Here is his course description: “Since the earliest days of cinema, Western filmmakers have used Japan as a mirror in which to reflect upon their own cultures. At times they have portrayed Japan as the model society that lays bare Western failures. At other times they have imagined the country as a corrupt world whose degenerate nature reinforces the superiority of Western values. Through it all has been a highly gendered narrative—Japan as the paradoxical land of ultra-feminine geisha (soft, gentle and nurturing) and extremely masculine samurai and gangsters (cold, unyielding and dangerous).

This course looks at how and why these contradictory images so easily coexist within the Western cinematic imagination. Of central concern is the way in which filmmakers have emphasized, exaggerated, distorted or ignored various aspects of Japanese culture to meet the expectations of their audiences, and the ways in which images of Japan, constructed in response to specific historical situations are recycled to justify or explain later situations.

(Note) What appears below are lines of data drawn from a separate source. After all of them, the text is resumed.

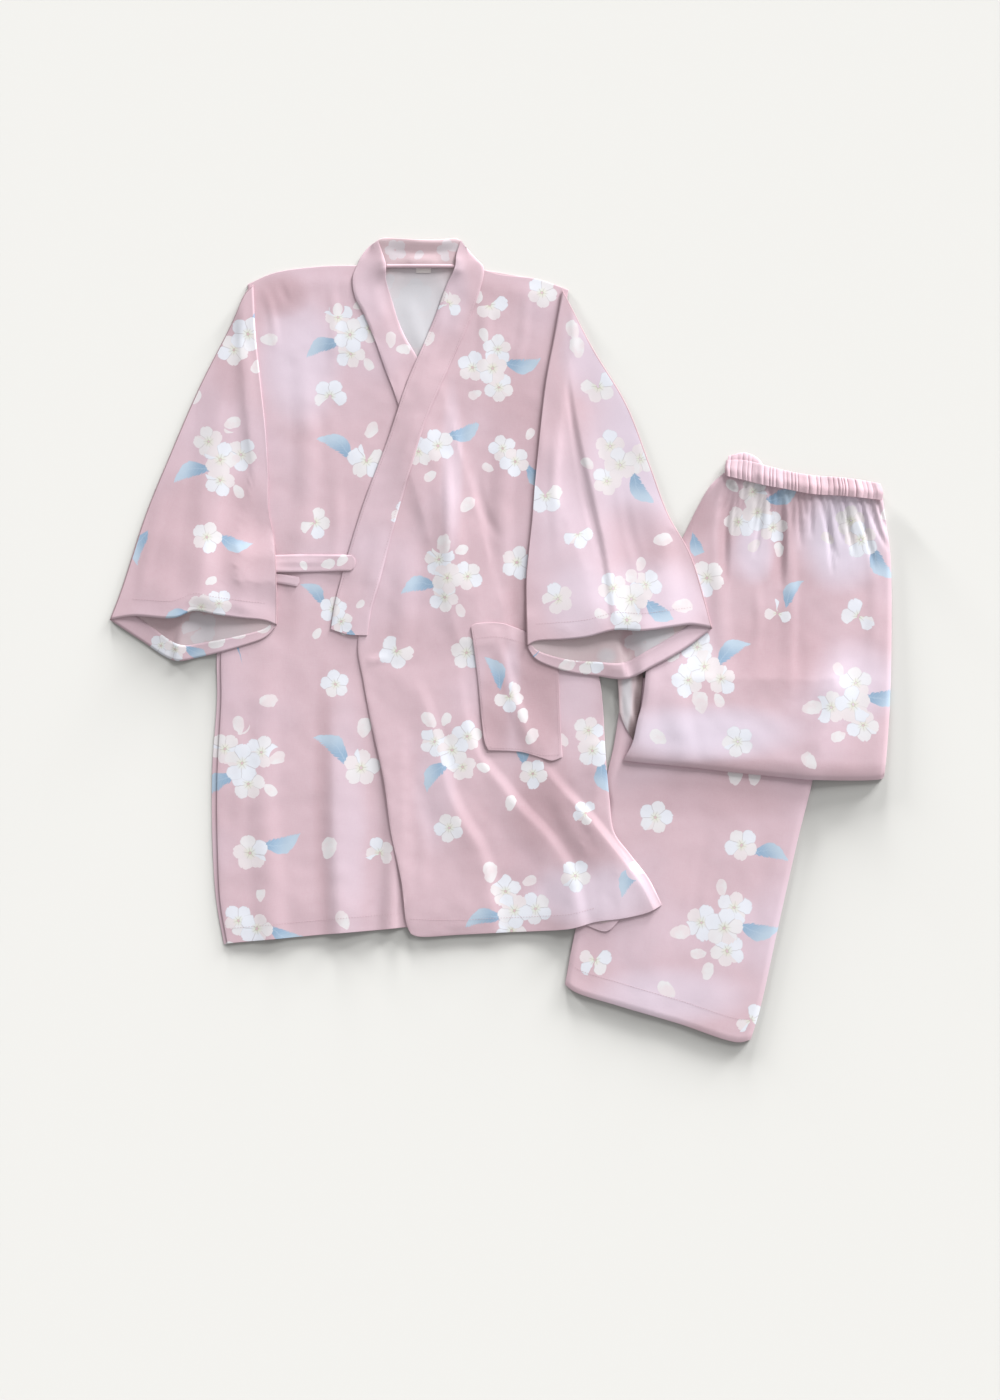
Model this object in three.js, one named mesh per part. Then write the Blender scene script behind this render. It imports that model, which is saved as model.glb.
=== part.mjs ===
import * as THREE from 'three';

// Kimono-cut pajama set laid out flat: a wrap top with open half sleeves, its wearer's left front
// over its right, and trousers folded leg on leg and once across, beside it.
// Millimetres, +Z up, floor at z = 0. Left and right are the wearer's, so left is at +X.

// Driving dimensions
const clothWall = 1.2; // one layer of cloth
const bandWall = 2.2; // collar and waistband, cloth doubled over its seam allowances
const trimWall = 1; // ties and label
const rimGroove = 0.6; // how deep a folded stack's rim goes in between two layers
const rimRound = 0.8; // how far each folded layer's edge stands out
const clearance = 0.3; // between any piece and what it lies on
const seamAllowance = 7; // cloth that runs on under the piece sewn over it
const mapPitch = 4; // raster of the height map that the pieces are laid on
const mapHalf = { x: 500, y: 500 };
const settleSteps = 3; // rounds of settling, which set how far cloth bridges past an edge under it

const table = (columns, ...rows) => {
  const names = columns.split(' ');
  return rows.map((row) => Object.fromEntries(names.map((name, i) => [name, row[i]])));
};
const line = (...rows) => table('x y', ...rows);
const smooth = (t) => {
  const c = THREE.MathUtils.clamp(t, 0, 1);
  return c * c * (3 - 2 * c);
};

// Lines: a soft curve through the rows of a table, and rows moved sideways or run the other way
function curveThrough(rows) {
  const points = rows.map((row) => new THREE.Vector3(row.x, row.y, 0));
  return new THREE.CatmullRomCurve3(points, false, 'centripetal');
}
const moved = (rows, dx, dy = 0) => rows.map((row) => ({ ...row, x: row.x + dx, y: row.y + dy }));
const upFrom = (rows) => rows.map((row) => [row.x, row.y]).reverse();

// Where along a curve that runs from left to right it passes an x
function passing(curve, x) {
  let [low, high] = [0, 1];
  while (high - low > 1e-5) {
    const middle = (low + high) / 2;
    if (curve.getPointAt(middle).x < x) low = middle;
    else high = middle;
  }
  return low;
}

// A panel between its foot and head lines, lofted across lines that run from foot to head: its left
// and right edges, and any ribs between them along its main folds
function panelGrid({ foot, head, left, right, ribs = [] }, across, along) {
  const footLine = curveThrough(foot);
  const headLine = curveThrough(head);
  const inner = ribs.map(({ footX, headX, path }) => {
    const [from, to] = [passing(footLine, footX), passing(headLine, headX)];
    return { from, to, line: curveThrough([footLine.getPointAt(from), ...path, headLine.getPointAt(to)]) };
  });
  const lines = [
    { from: 0, to: 0, line: curveThrough(left) },
    ...inner,
    { from: 1, to: 1, line: curveThrough(right) },
  ];
  const pointAt = (a, b, u, v) => {
    const low = footLine.getPointAt(THREE.MathUtils.lerp(a.from, b.from, u));
    const high = headLine.getPointAt(THREE.MathUtils.lerp(a.to, b.to, u));
    const point = low.multiplyScalar(1 - v).addScaledVector(high, v);
    for (const [{ line: side }, share] of [[a, 1 - u], [b, u]]) {
      point.addScaledVector(side.getPointAt(v), share);
      point.addScaledVector(side.getPointAt(0), -share * (1 - v)).addScaledVector(side.getPointAt(1), -share * v);
    }
    return point;
  };
  const counts = [across].flat();
  const grid = [];
  for (let j = 0; j <= along; j += 1) {
    const row = [lines[0].line.getPointAt(j / along)];
    counts.forEach((count, k) => {
      for (let i = 1; i <= count; i += 1) row.push(pointAt(lines[k], lines[k + 1], i / count, j / along));
    });
    grid.push(row);
  }
  return grid;
}

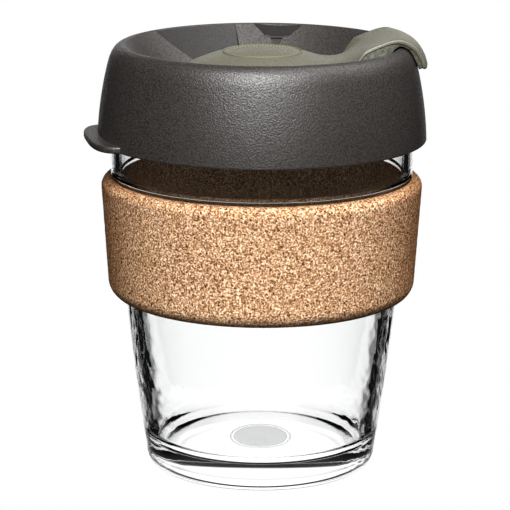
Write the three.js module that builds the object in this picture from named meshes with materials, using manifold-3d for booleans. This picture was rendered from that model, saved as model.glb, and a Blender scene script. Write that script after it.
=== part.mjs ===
// A glass travel cup: a tapered glass, a cork band round it, a press-on lid with a sip opening,
// and a plug that turns in the lid and hooks over its rim.
// Millimetres, +Z up. The glass stands on z = 0 and every round piece is centred on the z axis.
// The plug's arm points near +X, the sip opening near +Y and the lid's pull tab near -X.

import * as THREE from "three";
import { mergeVertices } from "three/addons/utils/BufferGeometryUtils.js";
import Module from "manifold-3d";

const wasm = await Module();
wasm.setup();

const SEGMENTS = 48; // flat strips round each turned piece
const CLEARANCE = 0.3; // gap between two pieces that touch or slide on the real cup
const OVERCUT = 4; // how far a cutting shape reaches past what it cuts

// Glass
const FOOT_RADIUS = 29.3; // flat part of the foot
const FOOT_EDGE = 4.4; // height of the rounding under the wall
const BASE_RADIUS = 31.15; // outside of the wall, carried down to the foot
const NECK_RADIUS = 41.5; // outside of the straight neck
const BULGE = 5.5; // how far the lower wall leans out past a straight cone
const SHOULDER_LOW = 82; // the shoulder above the cork band
const SHOULDER_TOP = 84.6;
const SHOULDER_STEP = 0.65;
const GLASS_TOP = 105.5;
const RIM_WALL = 2.4;
const FLOOR_TOP = 6.8;
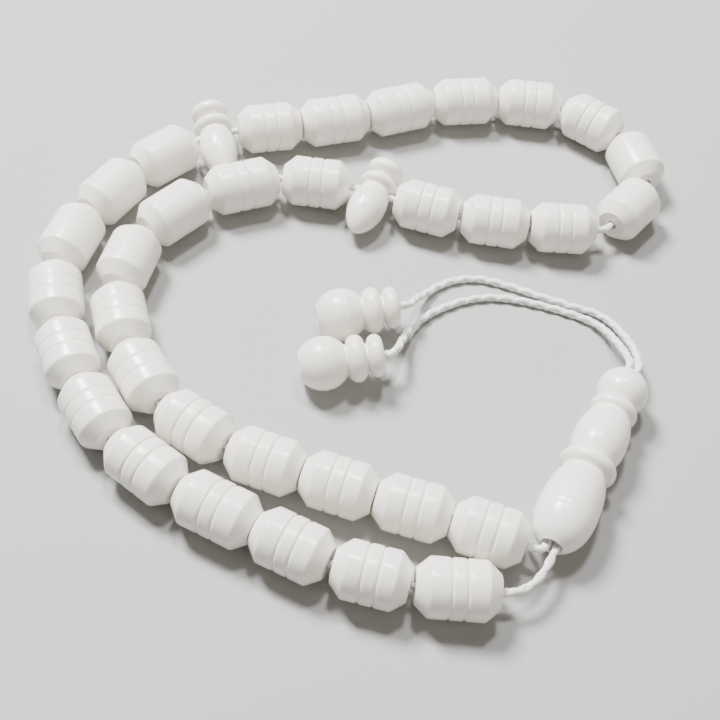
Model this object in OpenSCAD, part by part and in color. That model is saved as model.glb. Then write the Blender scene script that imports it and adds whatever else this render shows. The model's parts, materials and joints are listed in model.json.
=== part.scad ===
// A string of prayer beads lying in its doubled loop on a table.
// Thirty-three turned beads ride on one plaited cord between two cross-drilled
// marker beads. Both ends of the cord run through a long turned leader and end
// in two turned tips. Millimetres, +Z up, the table at z = 0.

/* [Counting beads] */
// Usual length of a counting bead along its cord
bead_len = 12; // [9:0.5:16]
// Diameter of a counting bead
bead_dia = 8.8; // [6.5:0.1:11]
// Diameter of the flat at each end of a bead
bead_face_dia = 5.2; // [3:0.1:6]
// Length of the cone at each end of a bead
bead_cone = 2; // [1:0.1:3.5]
// Distance between the two turned grooves
groove_pitch = 2.2; // [1.5:0.1:4]
// Width of a turned groove
groove_width = 0.6; // [0.2:0.05:0.8]
// Depth of a turned groove
groove_depth = 0.26; // [0.1:0.02:0.5]
// Least gap between two beads on the cord
bead_gap = 0.1; // [0.1:0.05:1]
// Extra slack on the cord at the bend after the nineteenth bead
bend_slack = 1.5; // [0.2:0.1:4]

/* [Marker beads] */
// Diameter of a marker's collar, its widest part
marker_dia = 7; // [5.5:0.1:9]
// Length of a marker's pointed end, from the cross hole
marker_point = 9.3; // [8:0.1:12]
// Length of a marker's head, from the cross hole
marker_head = 6.9; // [6:0.1:9]
// Angle that a marker's pointed end hangs below level
marker_droop = 7; // [0:1:8]

/* [Leader] */
// Length of the leader along its cords
leader_len = 35.2; // [30:0.1:45]
// Diameter of the leader's large oval
leader_dia = 9.3; // [7:0.1:11]

/* [Tips] */
// Length of a tip along its cord
tip_len = 13.6; // [11:0.1:18]
// Diameter of a tip's ball
tip_dia = 8.8; // [7:0.1:10]
// Diameter of the stopper knot inside a tip
knot_dia = 2.8; // [2.2:0.1:3.2]
// Length of the stopper knot
knot_len = 2.6; // [2:0.1:4]

/* [Cord] */
// Diameter of the plaited cord
cord_dia = 1.4; // [1:0.05:1.7]
// Radial clearance of the cord in every bore
bore_clear = 0.08; // [0.04:0.01:0.1]
// Chamfer at the mouth of every bore
bore_chamfer = 0.15; // [0.1:0.05:0.4]

/* [Hidden] */
beads = 33;
run = 11;
bone = [0.93, 0.91, 0.85];
cord_white = [0.96, 0.96, 0.95];
$fn = 64;

function bead_name(i) = str("bead_", i < 10 ? "0" : "", i);

// ---- small vector helpers ----
function flat_dir(a) = [cos(a), sin(a), 0];
function unit(v) = v / norm(v);
function turn_between(u, v) = acos(min(1, max(-1, unit(u) * unit(v))));

// ---- the string: beads in order, each with its heading on the table ----
start = [26, -52.1];
marker_after = [run, 2 * run + 1];
slack_after = 19;
headings = [
    -177, -188, -200, -201, -212, -231, -241, -253, -281, -297, -312,
    -330,
    -342, -338, -333, -346, -359, -390, -430, -485, -535, -541, -550,
    -553,
    -539, -514, -488, -458, -429, -413, -388, -374, -372, -370, -374
];
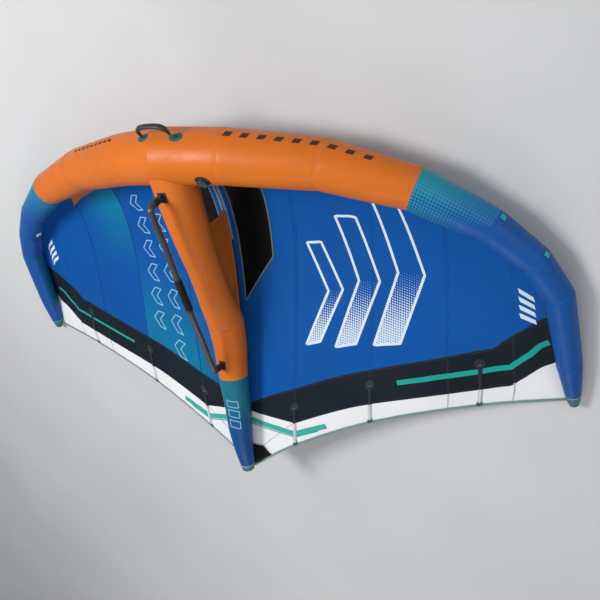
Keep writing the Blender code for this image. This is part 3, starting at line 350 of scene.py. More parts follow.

We will also consider how changes in class, gender and race relations in the West have influenced media images of the Japanese Other.”

I would like to quote Peter Tasker again, from the introduction for this book:

“Many different Japans have been conjured up by the needs of the Western psyche, from the quaint lotus land of Madame Butterfly to the weird, alienating neon playground of Sophia Coppola’s Lost in Translation; from the sinister aggressor of the “yellow peril” journalism of the early twentieth century to the ruthless industrial competitor of the 1980s as depicted in the novel and film Rising Sun.

For most of its history, modern Japan has been an object of fear, admiration, delight, lust, amusement, curiosity, flattery, condescension and ignorance. But always an object of the Western gaze, examining the scenery from the outside, with an implicit agenda of comparing and contrasting rather than seeing things in their own terms.“

In these modern times, just as the public craves reality, its authenticity is often dubious, repackaged by gatekeepers and social media algorithms, presenting us with an orchestrated reality.